• [Required task]: Please give the listing again, word for word, with nothing left out.

• [Provided data]:

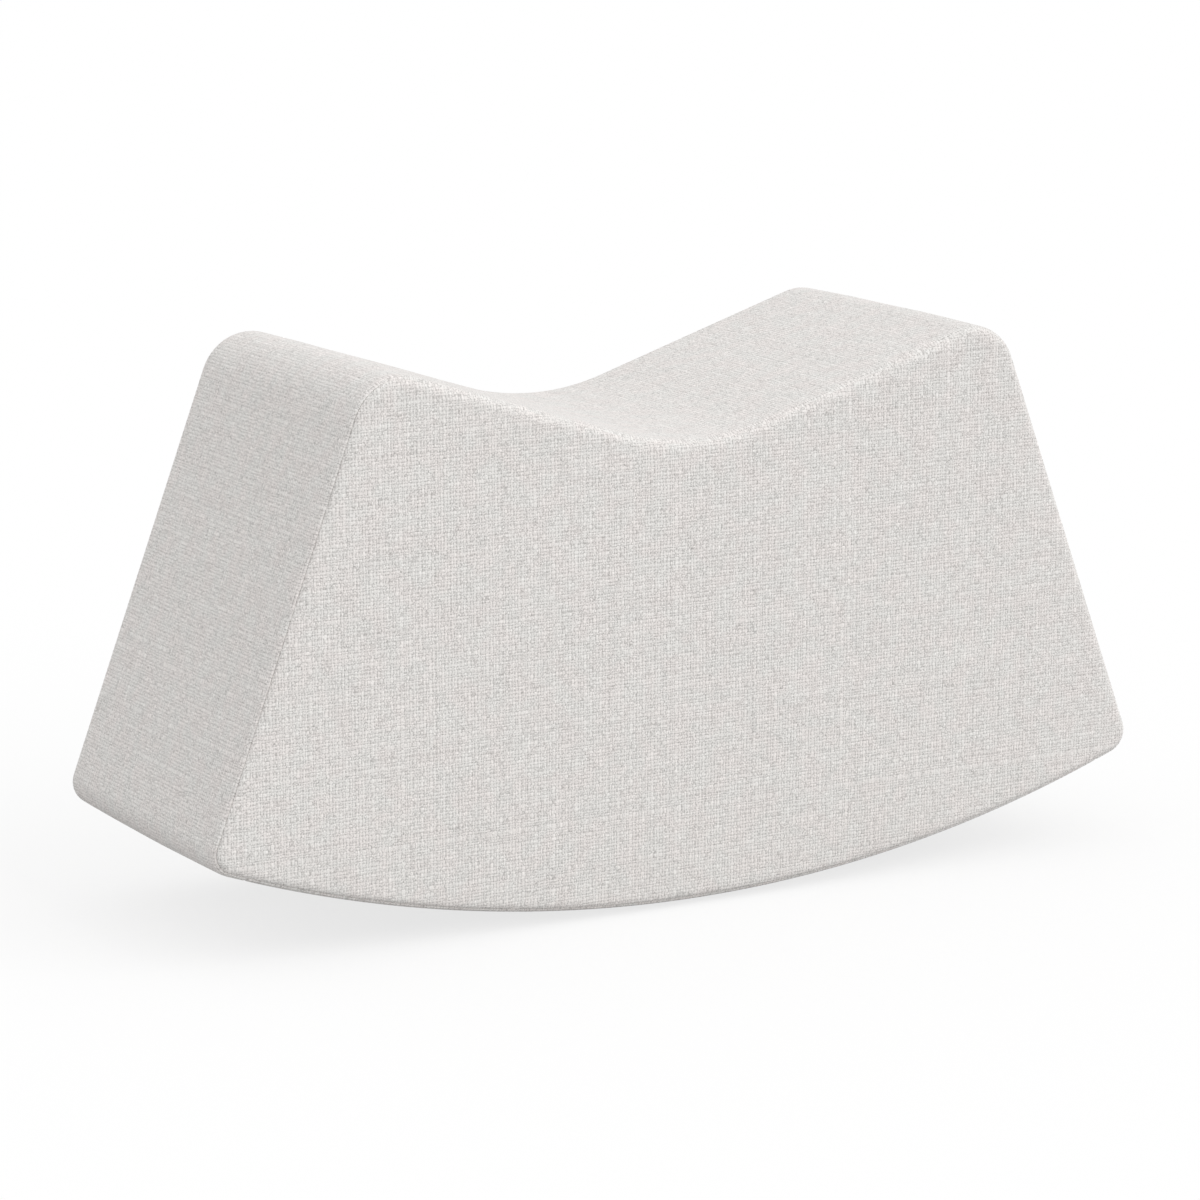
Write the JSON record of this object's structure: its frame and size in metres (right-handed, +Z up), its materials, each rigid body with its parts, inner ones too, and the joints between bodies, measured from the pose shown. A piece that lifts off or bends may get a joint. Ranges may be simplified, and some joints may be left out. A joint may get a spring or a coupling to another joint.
{
  "type": "rocking footstool",
  "caption": "Upholstered rocking footstool with a curved base, leaning ends and a dipped saddle top that cradles the legs; the sewn cover closes with a zip underneath.",
  "frame": {"origin": "on the floor under the middle of the rocker, where the grip strips touch it at rest", "axes": "+X along the way the stool rocks, +Y through its depth towards the back, +Z up"},
  "size_m": [0.6098, 0.2, 0.3244],
  "materials": {
    "cover_cloth": "matte",
    "foam": "matte",
    "wadding": "matte",
    "felt": "matte",
    "plywood": "matte",
    "rail_wood": "matte",
    "staple_steel": "satin",
    "grip_rubber": "matte",
    "zip_tape": "matte",
    "zip_plastic": "satin",
    "slider_metal": "satin"
  },
  "bodies": {
    "root": {"cover_front": "cover_cloth", "cover_back": "cover_cloth", "cover_band": "cover_cloth", "cover_base_front": "cover_cloth", "cover_base_back": "cover_cloth", "face_foam_front": "foam", "face_foam_back": "foam", "wrap_foam": "foam", "saddle_foam": "foam", "wadding_band": "wadding", "rocker_felt": "felt", "side_panel_front": "plywood", "side_panel_back": "plywood", "saddle_deck": "plywood", "rocker_deck": "plywood", "end_board_left": "plywood", "end_board_right": "plywood", "crest_rail_left": "rail_wood", "crest_rail_right": "rail_wood", "toe_rail_left": "rail_wood", "toe_rail_right": "rail_wood", "valley_rail": "rail_wood", "stretcher_left": "rail_wood", "stretcher_middle": "rail_wood", "stretcher_right": "rail_wood", "board_staples": "staple_steel", "rail_staples": "staple_steel", "grip_strip_front": "grip_rubber", "grip_strip_back": "grip_rubber", "zip_tape_front": "zip_tape", "zip_tape_back": "zip_tape", "zip_teeth_front": "zip_plastic", "zip_teeth_back": "zip_plastic", "zip_stops": "zip_plastic"},
    "slider": {"zip_slider": "slider_metal"},
    "pull": {"zip_pull": "slider_metal"}
  },
  "joints": [
    {"name": "zip_slide", "type": "hinge", "parent": "root", "child": "slider", "pos_m": [0, 0, 0.863], "axis": [0, 1, 0], "range_deg": [0, 29.22], "deforming": ["zip_teeth_front", "zip_teeth_back"]},
    {"name": "pull_swing", "type": "hinge", "parent": "slider", "child": "pull", "pos_m": [0.21738, 0, 0.02927], "axis": [0, 1, 0], "range_deg": [-104, 75]}
  ]
}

• [Finished answer]:
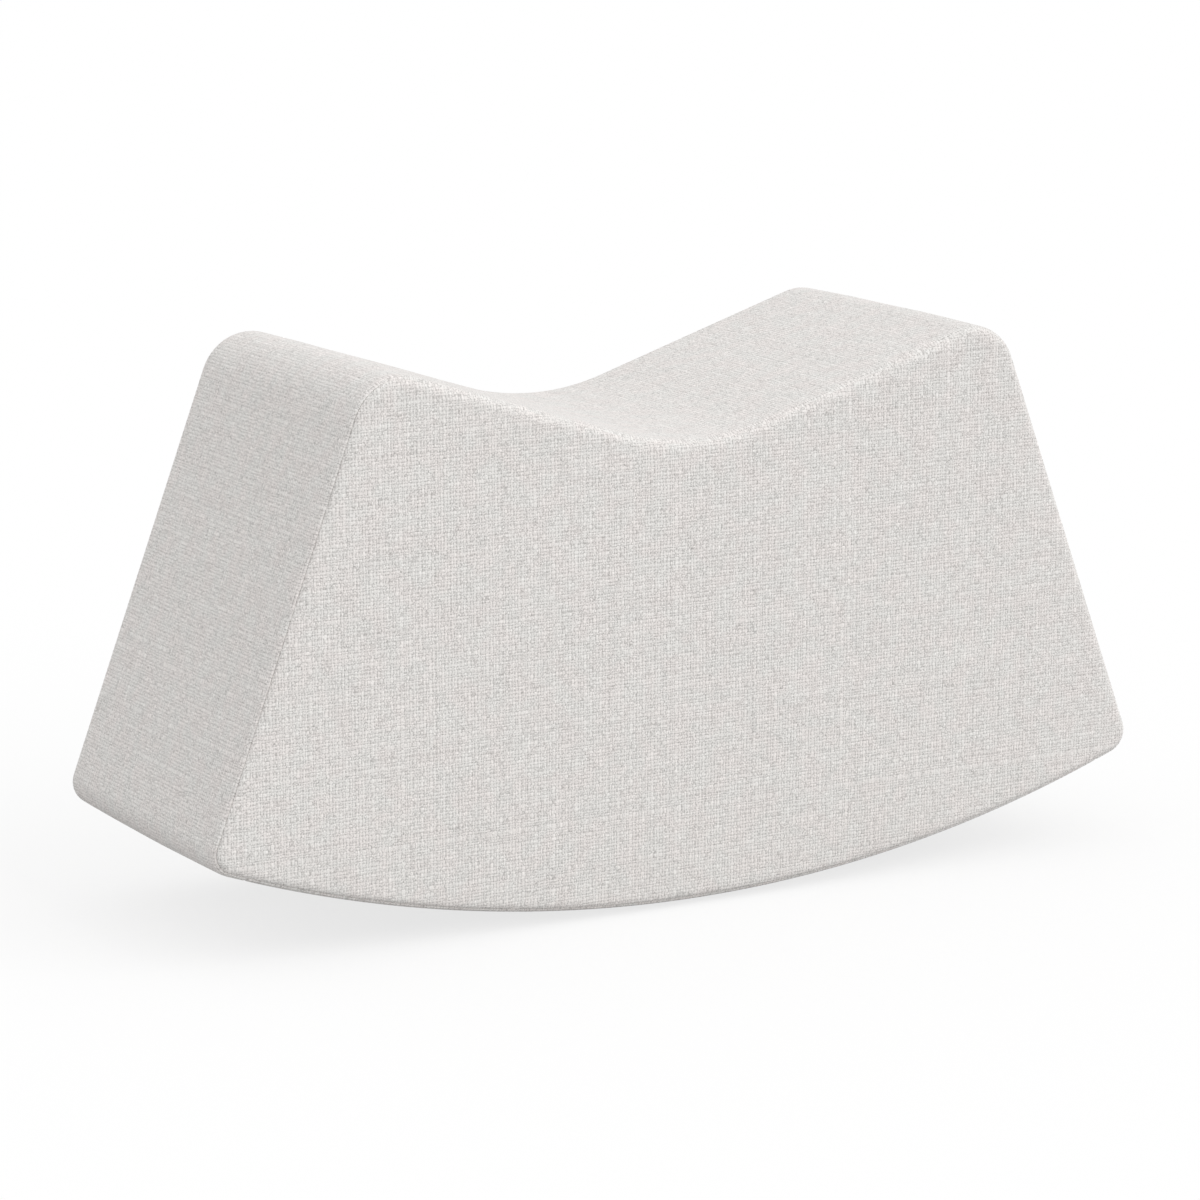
Write the JSON record of this object's structure: its frame and size in metres (right-handed, +Z up), its materials, each rigid body with its parts, inner ones too, and the joints between bodies, measured from the pose shown. A piece that lifts off or bends may get a joint. Ranges may be simplified, and some joints may be left out. A joint may get a spring or a coupling to another joint.
{
  "type": "rocking footstool",
  "caption": "Upholstered rocking footstool with a curved base, leaning ends and a dipped saddle top that cradles the legs; the sewn cover closes with a zip underneath.",
  "frame": {"origin": "on the floor under the middle of the rocker, where the grip strips touch it at rest", "axes": "+X along the way the stool rocks, +Y through its depth towards the back, +Z up"},
  "size_m": [0.6098, 0.2, 0.3244],
  "materials": {
    "cover_cloth": "matte",
    "foam": "matte",
    "wadding": "matte",
    "felt": "matte",
    "plywood": "matte",
    "rail_wood": "matte",
    "staple_steel": "satin",
    "grip_rubber": "matte",
    "zip_tape": "matte",
    "zip_plastic": "satin",
    "slider_metal": "satin"
  },
  "bodies": {
    "root": {"cover_front": "cover_cloth", "cover_back": "cover_cloth", "cover_band": "cover_cloth", "cover_base_front": "cover_cloth", "cover_base_back": "cover_cloth", "face_foam_front": "foam", "face_foam_back": "foam", "wrap_foam": "foam", "saddle_foam": "foam", "wadding_band": "wadding", "rocker_felt": "felt", "side_panel_front": "plywood", "side_panel_back": "plywood", "saddle_deck": "plywood", "rocker_deck": "plywood", "end_board_left": "plywood", "end_board_right": "plywood", "crest_rail_left": "rail_wood", "crest_rail_right": "rail_wood", "toe_rail_left": "rail_wood", "toe_rail_right": "rail_wood", "valley_rail": "rail_wood", "stretcher_left": "rail_wood", "stretcher_middle": "rail_wood", "stretcher_right": "rail_wood", "board_staples": "staple_steel", "rail_staples": "staple_steel", "grip_strip_front": "grip_rubber", "grip_strip_back": "grip_rubber", "zip_tape_front": "zip_tape", "zip_tape_back": "zip_tape", "zip_teeth_front": "zip_plastic", "zip_teeth_back": "zip_plastic", "zip_stops": "zip_plastic"},
    "slider": {"zip_slider": "slider_metal"},
    "pull": {"zip_pull": "slider_metal"}
  },
  "joints": [
    {"name": "zip_slide", "type": "hinge", "parent": "root", "child": "slider", "pos_m": [0, 0, 0.863], "axis": [0, 1, 0], "range_deg": [0, 29.22], "deforming": ["zip_teeth_front", "zip_teeth_back"]},
    {"name": "pull_swing", "type": "hinge", "parent": "slider", "child": "pull", "pos_m": [0.21738, 0, 0.02927], "axis": [0, 1, 0], "range_deg": [-104, 75]}
  ]
}